Para detener lo fugaz recomendaba Julio Llamazares en Escenas de cine mudo fijar la vista en las cosas efímeras: esas nubes que pasan, por ejemplo, o las bolsas de plástico que arrastra el viento y un personaje de American Beauty se entretenía en filmar con cámara digital. Retener ese tipo de detalles es un acto inconsciente. Sucede, sin más. Por alguna razón esos detalles se alojan en la memoria y acaban por producirnos mucho tiempo después algún brote de esa enfermedad que tiñe el alma de sepia y atiende al nombre de melancolía.
Para detener lo fugaz, dice también Llamazares, hay que tener claro que el azar es lo único que permanece. Cierto. Bien cierto, y como constante que es en nuestras vidas, será el caprichoso azar el que se encargue de rescatar esos momentos que alojamos en la memoria y a los que damos un tratamiento especial a pesar de que nos producen cierta… no sé, como tristura. La melancolía, ese recuerdo de una emoción que quizá nunca sentimos, esa apropiación azarosa de alguna instantánea que en su momento creímos ver pasar sin darle mayor importancia para recuperarla después medio ahogados por un vuelco del corazón, se parece unas veces a los cuadros de Hopper, a algunas películas de Win Wenders, al cine de Jim Jarmusch, de Wong Kar-Wai, de Isabel Coixet, o a las novelas de Julio Llamazares y la prosa de Xuan Bello, pero otras veces se parece a las cosas más extrañas, se parece a los árboles en flor, cualquier primavera, o a las motas de polvo que flotan en una habitación y se dejan ver debido a los rayos de sol que pasan tamizados por los agujeros de una contraventana en una vieja casa de pueblo; se parece a los cuentos de Poe, a Las ratas, de Miguel Delibes, a Mazurca para dos muertos, de Cela; a una canción de Antonio Molina, a otra de Tino Casal o a una rumba de Melendi; se parece a las manos de Audrey Hepburn o al puro que fumaba George Peppard en la furgoneta, con todo el Equipo A. Se parece a las cosas más raras.

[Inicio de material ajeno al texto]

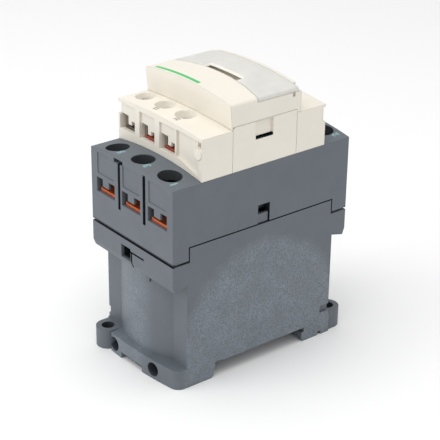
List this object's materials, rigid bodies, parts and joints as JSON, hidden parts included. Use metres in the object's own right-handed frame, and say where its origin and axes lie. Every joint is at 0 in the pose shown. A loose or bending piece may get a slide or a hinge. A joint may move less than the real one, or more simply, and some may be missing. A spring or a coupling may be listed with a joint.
{
  "type": "din rail contactor",
  "caption": "Rail-mounted electromagnetic contactor with a stepped dark and cream housing, screw terminals at both ends and a clear front cover.",
  "frame": {"origin": "centre of the rear mounting plane, midway between the two mounting holes", "axes": "+Z from the mounting plane to the front face, -Y towards the line terminals, +X towards the first pole"},
  "size_m": [0.045, 0.0784, 0.0979],
  "materials": {
    "slate_plastic": "fine grained",
    "cream_plastic": "satin moulded",
    "clear_plastic": "frosted clear",
    "spring_steel": "drawn wire",
    "magnet_iron": "ground",
    "bobbin_plastic": "natural nylon",
    "enamelled_wire": "varnished winding",
    "carrier_plastic": "satin moulded",
    "contact_copper": "bright copper",
    "copper_plate": "plated",
    "red_plate": "plated dark red",
    "zinc_steel": "zinc plated"
  },
  "bodies": {
    "housing": {"base_housing": "slate_plastic", "contact_block_housing": "slate_plastic", "line_control_block": "cream_plastic", "load_control_block": "cream_plastic", "centre_cover": "cream_plastic", "front_fascia": "cream_plastic", "magnet_frame": "magnet_iron", "pole_plate": "magnet_iron", "coil_bobbin": "bobbin_plastic", "coil_winding": "enamelled_wire", "return_spring": "spring_steel", "rail_latch_spring": "spring_steel", "fixed_contact_line_1": "contact_copper", "fixed_contact_line_2": "contact_copper", "fixed_contact_line_3": "contact_copper", "fixed_contact_load_1": "contact_copper", "fixed_contact_load_2": "contact_copper", "fixed_contact_load_3": "contact_copper", "aux_leaf_open_line": "contact_copper", "aux_leaf_open_load": "contact_copper", "aux_leaf_closed_line": "contact_copper", "aux_leaf_closed_load": "contact_copper", "coil_lead_line": "contact_copper", "coil_lead_load": "contact_copper"},
    "cover": {"clear_cover": "clear_plastic"},
    "latch": {"rail_latch": "slate_plastic"},
    "carrier": {"contact_carrier": "carrier_plastic", "moving_core": "magnet_iron", "aux_bridge_open": "contact_copper", "aux_bridge_closed": "contact_copper", "contact_spring_1": "spring_steel", "contact_spring_2": "spring_steel", "contact_spring_3": "spring_steel"},
    "bridge_1": {"contact_bridge_1": "contact_copper"},
    "bridge_2": {"contact_bridge_2": "contact_copper"},
    "bridge_3": {"contact_bridge_3": "contact_copper"},
    "power_screw_line_1": {"power_screw_line_1": "zinc_steel"},
    "power_clamp_line_1": {"power_clamp_line_1": "copper_plate"},
    "control_screw_line_1": {"control_screw_line_1": "zinc_steel"},
    "control_clamp_line_1": {"control_clamp_line_1": "red_plate"},
    "power_screw_line_2": {"power_screw_line_2": "zinc_steel"},
    "power_clamp_line_2": {"power_clamp_line_2": "copper_plate"},
    "control_screw_line_2": {"control_screw_line_2": "zinc_steel"},
    "control_clamp_line_2": {"control_clamp_line_2": "red_plate"},
    "power_screw_line_3": {"power_screw_line_3": "zinc_steel"},
    "power_clamp_line_3": {"power_clamp_line_3": "copper_plate"},
    "control_screw_line_3": {"control_screw_line_3": "zinc_steel"},
    "control_clamp_line_3": {"control_clamp_line_3": "red_plate"},
    "power_screw_load_1": {"power_screw_load_1": "zinc_steel"},
    "power_clamp_load_1": {"power_clamp_load_1": "copper_plate"},
    "control_screw_load_1": {"control_screw_load_1": "zinc_steel"},
    "control_clamp_load_1": {"control_clamp_load_1": "red_plate"},
    "power_screw_load_2": {"power_screw_load_2": "zinc_steel"},
    "power_clamp_load_2": {"power_clamp_load_2": "copper_plate"},
    "control_screw_load_2": {"control_screw_load_2": "zinc_steel"},
    "control_clamp_load_2": {"control_clamp_load_2": "red_plate"},
    "power_screw_load_3": {"power_screw_load_3": "zinc_steel"},
    "power_clamp_load_3": {"power_clamp_load_3": "copper_plate"},
    "control_screw_load_3": {"control_screw_load_3": "zinc_steel"},
    "control_clamp_load_3": {"control_clamp_load_3": "red_plate"}
  },
  "joints": [
    {"name": "contactor_close", "type": "slide", "parent": "housing", "child": "carrier", "axis": [0, 0, -1], "range_m": [0, 0.0035], "stiffness_N_per_m": 400, "springref_m": -0.0075, "deforming": ["return_spring"]},
    {"name": "cover_lift", "type": "slide", "parent": "housing", "child": "cover", "axis": [0, 0, 1], "range_m": [0, 0.012]},
    {"name": "latch_release", "type": "slide", "parent": "housing", "child": "latch", "axis": [0, -1, 0], "range_m": [0, 0.003], "stiffness_N_per_m": 500, "springref_m": -0.004, "deforming": ["rail_latch_spring"]},
    {"name": "bridge_float_1", "type": "slide", "parent": "carrier", "child": "bridge_1", "axis": [0, 0, 1], "range_m": [0, 0.001], "stiffness_N_per_m": 800, "springref_m": -0.002, "deforming": ["contact_spring_1"]},
    {"name": "bridge_float_2", "type": "slide", "parent": "carrier", "child": "bridge_2", "axis": [0, 0, 1], "range_m": [0, 0.001], "stiffness_N_per_m": 800, "springref_m": -0.002, "deforming": ["contact_spring_2"]},
    {"name": "bridge_float_3", "type": "slide", "parent": "carrier", "child": "bridge_3", "axis": [0, 0, 1], "range_m": [0, 0.001], "stiffness_N_per_m": 800, "springref_m": -0.002, "deforming": ["contact_spring_3"]},
    {"name": "turn_power_line_1", "type": "hinge", "parent": "housing", "child": "power_screw_line_1", "pos_m": [0.0143, -0.0318, 0.067], "axis": [0, 0, -1], "range_deg": [0, 1440]},
    {"name": "lift_power_line_1", "type": "slide", "parent": "housing", "child": "power_clamp_line_1", "axis": [0, 0, 1], "range_m": [0, 0.0024]},
    {"name": "turn_control_line_1", "type": "hinge", "parent": "housing", "child": "control_screw_line_1", "pos_m": [-0.0174, -0.0182, 0.084], "axis": [0, 0, -1], "range_deg": [0, 1152]},
    {"name": "lift_control_line_1", "type": "slide", "parent": "housing", "child": "control_clamp_line_1", "axis": [0, 0, 1], "range_m": [0, 0.0016]},
    {"name": "turn_power_line_2", "type": "hinge", "parent": "housing", "child": "power_screw_line_2", "pos_m": [0, -0.0318, 0.067], "axis": [0, 0, -1], "range_deg": [0, 1440]},
    {"name": "lift_power_line_2", "type": "slide", "parent": "housing", "child": "power_clamp_line_2", "axis": [0, 0, 1], "range_m": [0, 0.0024]},
    {"name": "turn_control_line_2", "type": "hinge", "parent": "housing", "child": "control_screw_line_2", "pos_m": [-0.0065, -0.0182, 0.084], "axis": [0, 0, -1], "range_deg": [0, 1152]},
    {"name": "lift_control_line_2", "type": "slide", "parent": "housing", "child": "control_clamp_line_2", "axis": [0, 0, 1], "range_m": [0, 0.0016]},
    {"name": "turn_power_line_3", "type": "hinge", "parent": "housing", "child": "power_screw_line_3", "pos_m": [-0.0143, -0.0318, 0.067], "axis": [0, 0, -1], "range_deg": [0, 1440]},
    {"name": "lift_power_line_3", "type": "slide", "parent": "housing", "child": "power_clamp_line_3", "axis": [0, 0, 1], "range_m": [0, 0.0024]},
    {"name": "turn_control_line_3", "type": "hinge", "parent": "housing", "child": "control_screw_line_3", "pos_m": [0.0044, -0.0182, 0.084], "axis": [0, 0, -1], "range_deg": [0, 1152]},
    {"name": "lift_control_line_3", "type": "slide", "parent": "housing", "child": "control_clamp_line_3", "axis": [0, 0, 1], "range_m": [0, 0.0016]},
    {"name": "turn_power_load_1", "type": "hinge", "parent": "housing", "child": "power_screw_load_1", "pos_m": [0.0143, 0.0318, 0.067], "axis": [0, 0, -1], "range_deg": [0, 1440]},
    {"name": "lift_power_load_1", "type": "slide", "parent": "housing", "child": "power_clamp_load_1", "axis": [0, 0, 1], "range_m": [0, 0.0024]},
    {"name": "turn_control_load_1", "type": "hinge", "parent": "housing", "child": "control_screw_load_1", "pos_m": [-0.0174, 0.0182, 0.084], "axis": [0, 0, -1], "range_deg": [0, 1152]},
    {"name": "lift_control_load_1", "type": "slide", "parent": "housing", "child": "control_clamp_load_1", "axis": [0, 0, 1], "range_m": [0, 0.0016]},
    {"name": "turn_power_load_2", "type": "hinge", "parent": "housing", "child": "power_screw_load_2", "pos_m": [0, 0.0318, 0.067], "axis": [0, 0, -1], "range_deg": [0, 1440]},
    {"name": "lift_power_load_2", "type": "slide", "parent": "housing", "child": "power_clamp_load_2", "axis": [0, 0, 1], "range_m": [0, 0.0024]},
    {"name": "turn_control_load_2", "type": "hinge", "parent": "housing", "child": "control_screw_load_2", "pos_m": [-0.0065, 0.0182, 0.084], "axis": [0, 0, -1], "range_deg": [0, 1152]},
    {"name": "lift_control_load_2", "type": "slide", "parent": "housing", "child": "control_clamp_load_2", "axis": [0, 0, 1], "range_m": [0, 0.0016]},
    {"name": "turn_power_load_3", "type": "hinge", "parent": "housing", "child": "power_screw_load_3", "pos_m": [-0.0143, 0.0318, 0.067], "axis": [0, 0, -1], "range_deg": [0, 1440]},
    {"name": "lift_power_load_3", "type": "slide", "parent": "housing", "child": "power_clamp_load_3", "axis": [0, 0, 1], "range_m": [0, 0.0024]},
    {"name": "turn_control_load_3", "type": "hinge", "parent": "housing", "child": "control_screw_load_3", "pos_m": [0.0044, 0.0182, 0.084], "axis": [0, 0, -1], "range_deg": [0, 1152]},
    {"name": "lift_control_load_3", "type": "slide", "parent": "housing", "child": "control_clamp_load_3", "axis": [0, 0, 1], "range_m": [0, 0.0016]}
  ],
  "couplings": [
    {"joint": "turn_power_line_1", "follows": "lift_power_line_1", "rad_per_m": 10472},
    {"joint": "turn_control_line_1", "follows": "lift_control_line_1", "rad_per_m": 12566},
    {"joint": "turn_power_line_2", "follows": "lift_power_line_2", "rad_per_m": 10472},
    {"joint": "turn_control_line_2", "follows": "lift_control_line_2", "rad_per_m": 12566},
    {"joint": "turn_power_line_3", "follows": "lift_power_line_3", "rad_per_m": 10472},
    {"joint": "turn_control_line_3", "follows": "lift_control_line_3", "rad_per_m": 12566},
    {"joint": "turn_power_load_1", "follows": "lift_power_load_1", "rad_per_m": 10472},
    {"joint": "turn_control_load_1", "follows": "lift_control_load_1", "rad_per_m": 12566},
    {"joint": "turn_power_load_2", "follows": "lift_power_load_2", "rad_per_m": 10472},
    {"joint": "turn_control_load_2", "follows": "lift_control_load_2", "rad_per_m": 12566},
    {"joint": "turn_power_load_3", "follows": "lift_power_load_3", "rad_per_m": 10472},
    {"joint": "turn_control_load_3", "follows": "lift_control_load_3", "rad_per_m": 12566}
  ]
}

La melancolía es siempre una película vivida, es la primera colaboración entre cine y literatura porque, producida por los sentidos –el olor de un desván, el sabor de las cerezas o la tersura de una mesa de madera pueden desatarla- acude siempre a nosotros en imágenes; en imágenes que tratamos de explicarnos con palabras –supongo que bastante a menudo sin conseguirlo-. Nuestros momentos melancólicos son cortometrajes con guión y realización propios. Son nuestros, los producimos y, sin embargo, en buena medida se nos escapan porque también pertenecen al azar. La melancolía somos nosotros y el mundo como representación, como anhelo disfuncional entre lo vivido y lo por vivir; somos nosotros en un punto equidistante entre los que fuimos y los que seremos, y también entre los que nunca fuimos y los que nunca seremos. La melancolía es una cosa muy rara que se produce porque somos capaces de retener inconscientemente lo fugaz y proyectarlo hacia delante para darle algún día alcance; un día que ya no somos los que éramos, ese día en que llega una imagen no sabemos de dónde y nos hace ponernos tontorrones, quizá significando algo completamente distinto a lo que significó para nosotros aquel otro día del pasado en que siendo otros logramos retenerla.